Selbstverständlich gibt es unterschiedliche Ansichten davon, wie ein gemeinsames Ziel erreicht werden kann. Hier habe ich in den letzten Jahren gelernt, dass es essentiell für die Motivation aller ist, insbesondere aber auch für den Projekterfolg, unterschiedliche Herangehensweisen zuzulassen und bewusst zu fördern. Nicht selten habe ich erlebt, dass Einzelne an ihren Vorstellungen eines konkreten Vorgehens festhalten wollen – nur, weil sie es schon immer so machen, weil sie überzeugt davon sind, dass ihr Vorgehen das einzig wahre ist, und weil sie sich nicht vorstellen können, dass andere Mitarbeiter:innen mit anderen Herangehensweisen ebenfalls oder sogar besser ans Ziel kommen. Im Zweifel könnte das ja bedeuten, dass man selbst in der Vergangenheit nicht die beste Herangehensweise hatte. Hier erlebe ich häufig Konflikte zwischen unterschiedlichen Fachabteilungen, Generationen oder Hierarchien.

Für mich ist es in solchen Konfliktsituationen hilfreich, Verständnis für alle Seiten zu zeigen und Frontenbildung zu verhindern. Zudem investiere ich im Zweifel auch Zeit, um Kritiker:innen die Herangehensweise der anderen schmackhaft zu machen – und den Fokus von dem, was schief gehen kann, auf das zu verlegen, was gut laufen könnte. Getreu dem Motto: Einfach mal ausprobieren, es könnte ja gut werden.

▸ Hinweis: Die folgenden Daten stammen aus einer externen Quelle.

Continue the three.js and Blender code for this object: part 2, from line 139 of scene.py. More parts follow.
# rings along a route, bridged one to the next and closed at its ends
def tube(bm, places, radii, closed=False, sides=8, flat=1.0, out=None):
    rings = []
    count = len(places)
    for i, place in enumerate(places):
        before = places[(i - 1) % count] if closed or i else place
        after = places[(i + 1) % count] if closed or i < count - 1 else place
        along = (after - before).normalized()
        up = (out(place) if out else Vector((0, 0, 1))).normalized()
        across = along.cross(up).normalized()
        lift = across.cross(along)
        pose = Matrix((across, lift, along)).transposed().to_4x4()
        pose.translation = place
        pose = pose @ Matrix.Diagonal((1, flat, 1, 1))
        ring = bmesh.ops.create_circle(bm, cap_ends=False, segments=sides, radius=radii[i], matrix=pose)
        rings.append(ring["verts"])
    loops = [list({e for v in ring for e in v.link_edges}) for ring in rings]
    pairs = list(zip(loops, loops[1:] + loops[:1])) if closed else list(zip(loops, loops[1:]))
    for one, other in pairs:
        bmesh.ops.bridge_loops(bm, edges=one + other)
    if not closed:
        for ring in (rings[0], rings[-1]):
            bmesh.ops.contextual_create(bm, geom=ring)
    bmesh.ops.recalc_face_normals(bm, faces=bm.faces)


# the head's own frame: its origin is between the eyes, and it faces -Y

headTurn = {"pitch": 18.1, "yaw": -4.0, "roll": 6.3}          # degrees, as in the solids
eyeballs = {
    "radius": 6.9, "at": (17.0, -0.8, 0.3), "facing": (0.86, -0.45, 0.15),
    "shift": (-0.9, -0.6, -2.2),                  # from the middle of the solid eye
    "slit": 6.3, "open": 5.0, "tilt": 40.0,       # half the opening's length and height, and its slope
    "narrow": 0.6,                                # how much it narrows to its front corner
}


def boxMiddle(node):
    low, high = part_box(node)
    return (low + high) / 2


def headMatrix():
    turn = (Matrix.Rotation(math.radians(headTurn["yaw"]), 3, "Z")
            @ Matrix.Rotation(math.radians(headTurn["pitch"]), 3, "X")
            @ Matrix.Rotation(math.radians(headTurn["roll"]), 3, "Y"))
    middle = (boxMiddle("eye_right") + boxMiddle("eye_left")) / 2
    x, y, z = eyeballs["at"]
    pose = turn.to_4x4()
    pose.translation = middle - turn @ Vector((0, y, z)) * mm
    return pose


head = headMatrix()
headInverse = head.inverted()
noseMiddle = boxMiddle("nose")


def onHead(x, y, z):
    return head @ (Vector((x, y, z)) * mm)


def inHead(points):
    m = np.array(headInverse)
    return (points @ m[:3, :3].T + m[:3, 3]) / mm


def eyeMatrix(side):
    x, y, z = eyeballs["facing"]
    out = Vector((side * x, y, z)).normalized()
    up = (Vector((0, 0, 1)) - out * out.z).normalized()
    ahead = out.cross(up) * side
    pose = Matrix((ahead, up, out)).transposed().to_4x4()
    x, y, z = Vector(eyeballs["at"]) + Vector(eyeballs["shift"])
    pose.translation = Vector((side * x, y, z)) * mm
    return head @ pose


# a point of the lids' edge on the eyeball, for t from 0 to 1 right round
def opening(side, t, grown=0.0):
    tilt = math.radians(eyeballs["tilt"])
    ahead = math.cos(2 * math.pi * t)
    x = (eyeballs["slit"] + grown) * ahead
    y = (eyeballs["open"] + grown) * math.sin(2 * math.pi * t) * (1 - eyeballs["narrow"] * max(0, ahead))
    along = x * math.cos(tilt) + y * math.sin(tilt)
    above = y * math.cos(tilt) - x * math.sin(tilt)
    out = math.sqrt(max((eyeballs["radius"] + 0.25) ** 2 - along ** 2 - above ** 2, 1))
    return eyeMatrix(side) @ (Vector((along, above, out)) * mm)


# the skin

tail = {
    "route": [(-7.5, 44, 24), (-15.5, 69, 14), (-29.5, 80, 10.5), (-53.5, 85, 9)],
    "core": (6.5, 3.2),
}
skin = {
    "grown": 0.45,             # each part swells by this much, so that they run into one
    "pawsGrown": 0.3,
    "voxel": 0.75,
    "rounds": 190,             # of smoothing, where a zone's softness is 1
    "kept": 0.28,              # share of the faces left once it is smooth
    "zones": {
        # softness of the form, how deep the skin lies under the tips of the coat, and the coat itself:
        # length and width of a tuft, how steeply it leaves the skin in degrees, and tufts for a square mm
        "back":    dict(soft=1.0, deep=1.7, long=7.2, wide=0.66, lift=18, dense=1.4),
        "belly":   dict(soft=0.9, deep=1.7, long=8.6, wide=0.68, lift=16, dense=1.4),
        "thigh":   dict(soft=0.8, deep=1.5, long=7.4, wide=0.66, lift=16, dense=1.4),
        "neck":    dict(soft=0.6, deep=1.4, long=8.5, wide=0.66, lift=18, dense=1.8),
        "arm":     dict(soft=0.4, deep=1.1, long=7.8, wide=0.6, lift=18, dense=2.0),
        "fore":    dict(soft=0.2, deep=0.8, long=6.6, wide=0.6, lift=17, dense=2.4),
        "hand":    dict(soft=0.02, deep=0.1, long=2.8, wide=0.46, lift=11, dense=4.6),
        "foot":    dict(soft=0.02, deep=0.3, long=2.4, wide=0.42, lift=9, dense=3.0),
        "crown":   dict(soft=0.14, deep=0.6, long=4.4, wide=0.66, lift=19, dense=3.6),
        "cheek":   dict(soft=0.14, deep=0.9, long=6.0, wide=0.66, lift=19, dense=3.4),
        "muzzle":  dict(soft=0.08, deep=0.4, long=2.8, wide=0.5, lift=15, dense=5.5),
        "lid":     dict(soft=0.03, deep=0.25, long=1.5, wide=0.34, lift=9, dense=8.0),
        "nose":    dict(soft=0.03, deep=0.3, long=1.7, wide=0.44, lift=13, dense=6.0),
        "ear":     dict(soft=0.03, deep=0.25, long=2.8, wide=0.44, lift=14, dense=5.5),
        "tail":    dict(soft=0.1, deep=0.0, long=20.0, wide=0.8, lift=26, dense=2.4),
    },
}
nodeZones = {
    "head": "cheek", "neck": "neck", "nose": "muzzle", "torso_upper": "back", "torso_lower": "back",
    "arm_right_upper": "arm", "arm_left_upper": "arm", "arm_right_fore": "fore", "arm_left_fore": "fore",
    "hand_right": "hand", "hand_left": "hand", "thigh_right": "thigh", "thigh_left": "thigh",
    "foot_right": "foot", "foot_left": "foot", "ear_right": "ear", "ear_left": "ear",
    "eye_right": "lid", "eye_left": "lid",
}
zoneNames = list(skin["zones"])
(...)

In einigen Fällen kann es auch hilfreich sein kann, bewusst Personen mit unterschiedlichen Auffassungen über die Herangehensweise zusammenarbeiten zu lassen. Das erfordert am Anfang vielleicht etwas mehr Unterstützung, führt am Ende aber nicht selten zu herausragenden Ergebnissen – und nebenbei lernen beide Seiten auch noch voneinander. Letztlich ist es immer förderlich, sich zur Erreichung gemeinsamer Ziele auf feste Meilensteine zu verständigen und regelmäßig alle wieder an einen Tisch zu holen, um zu schauen, wo man steht. Stellt sich hier heraus, dass eine andere Herangehensweise genauso gut zum Ziel führt, entsteht ein guter Lerneffekt für das Team und die Zukunft. Und im Zweifel verständigt man sich auf eine Kurskorrektur. Hier hilft es, eine gute Fehlerkultur zu etablieren und kollegial zu beratschlagen, wenn‘s dann doch nicht so läuft wie geplant.

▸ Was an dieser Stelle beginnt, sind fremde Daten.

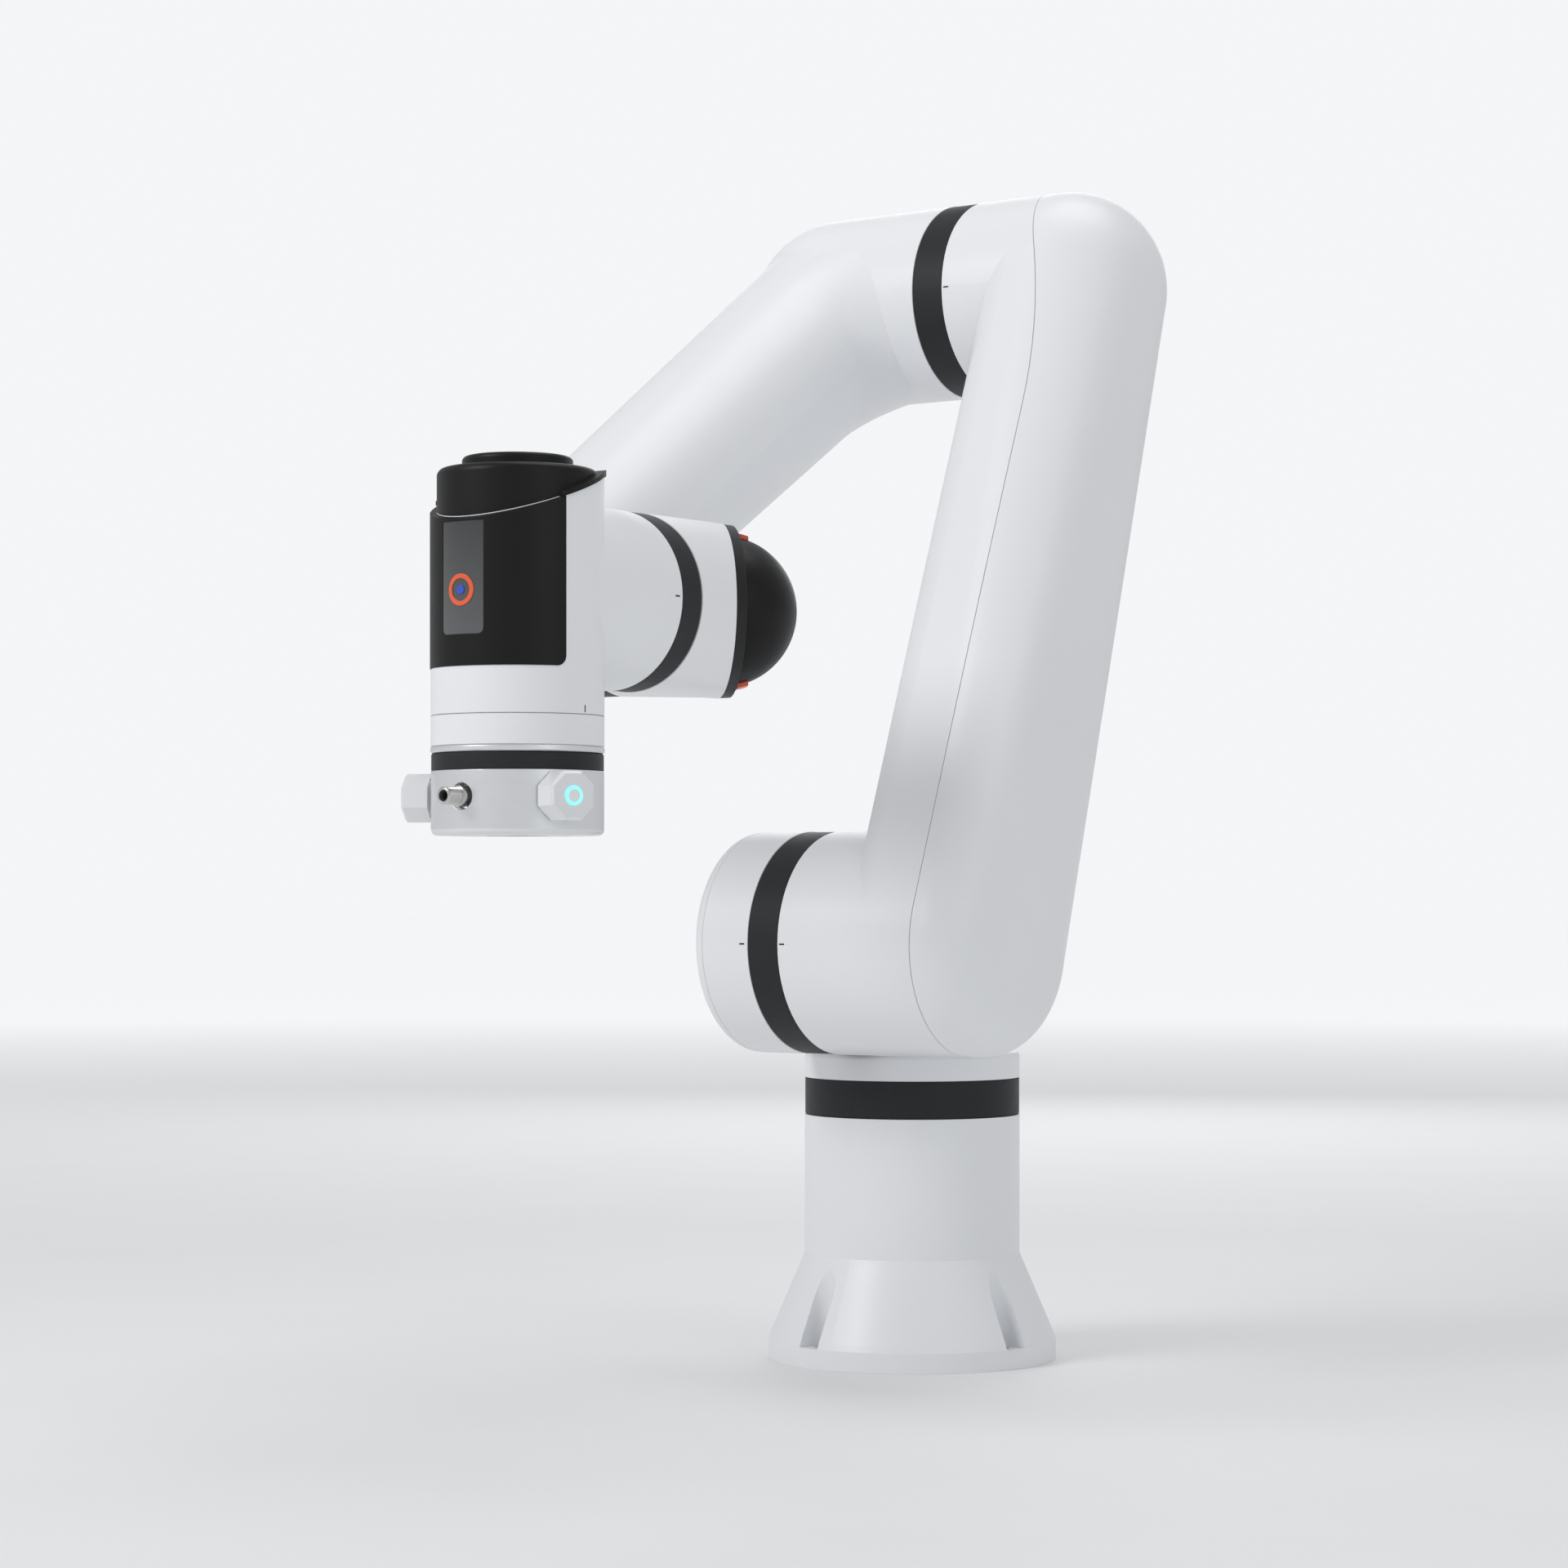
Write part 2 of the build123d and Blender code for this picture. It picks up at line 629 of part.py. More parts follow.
def cap_plate():
    """Plate that closes the band of the wrist cap around its dome."""
    with BuildPart() as body:
        add(elbow_4_5(0.3))
        add(mitre_block(CAP_BAND - 2.5), mode=Mode.INTERSECT)
        add(mitre_block(CAP_BAND), mode=Mode.SUBTRACT)
    return body.part


def cap_dome():
    """Round dome of the wrist cap."""
    with BuildPart() as body:
        with Locations((X4, Y5, Z5)):
            Sphere(DOME_R)
        add(mitre_block(CAP_BAND - 1), mode=Mode.INTERSECT)
    return body.part


with BuildPart() as wrist_1_housing:
    add(elbow_4_5(0))
    add(elbow_4_5(WALL), mode=Mode.SUBTRACT)
    add(tube(J4, R4 - 3, 0.22 * IN4, J4_RING, J4_RING + 6))
    add(tube(J5, IN5 + 1, IN5 - 8, -DEPTH[5] - LEDGE, -DEPTH[5]))
    add(mitre_block(0), mode=Mode.SUBTRACT)
wrist_1_housing.part.label = "wrist_1_housing"

with BuildPart() as wrist_1_cap:
    add(elbow_4_5(0.3))
    add(elbow_4_5(5.3), mode=Mode.SUBTRACT)
    add(mitre_block(0), mode=Mode.INTERSECT)
    add(mitre_block(CAP_BAND), mode=Mode.SUBTRACT)
    add(cap_plate())
    add(cap_dome())
    with Locations((X4, Y5, Z5)):
        Sphere(DOME_R - 4, mode=Mode.SUBTRACT)
wrist_1_cap.part.label = "wrist_1_cap"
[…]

Im Kern liegt das Geheimnis eines erfolgreichen Projekts aus meiner Sicht darin, ein gemeinsames Ziel sehr klar zu definieren, Meilensteine, Verantwortlichkeiten und Timings zu fixieren, regelmäßig alle an einen Tisch zu holen – und dazwischen mit diplomatischem Geschick für gegenseitiges Verständnis für unterschiedliche Ansichten zu sorgen.

herCAREER: Welche Probleme können dadurch entstehen, dass nicht alle Beteiligten an einen Tisch geholt werden?

Andrea Kuczynski: Die Probleme, die mir tagtäglich begegnen, sind mannigfaltig: Es beginnt schon bei der Definition eines gemeinsamen Ziels. Bereits hier zeichnet sich ab, ob es Personen gibt, die im Zweifel das Ziel im Projektverlauf torpedieren oder gar keinen Need sehen, das Ziel zu verfolgen. Kommen alle an einen Tisch, muss ich im Zweifel auch nicht jede:n Einzelne:n überzeugen, sondern kann die Perspektiven des Teams nutzen, um Kritiker:innen mitzureißen. Und wenn sich letztlich herausstellt, dass das Ziel vielleicht nicht das richtige ist, kann ich bereits hier ableiten, inwiefern das Ziel angepasst oder im Zweifel sogar verworfen werden muss.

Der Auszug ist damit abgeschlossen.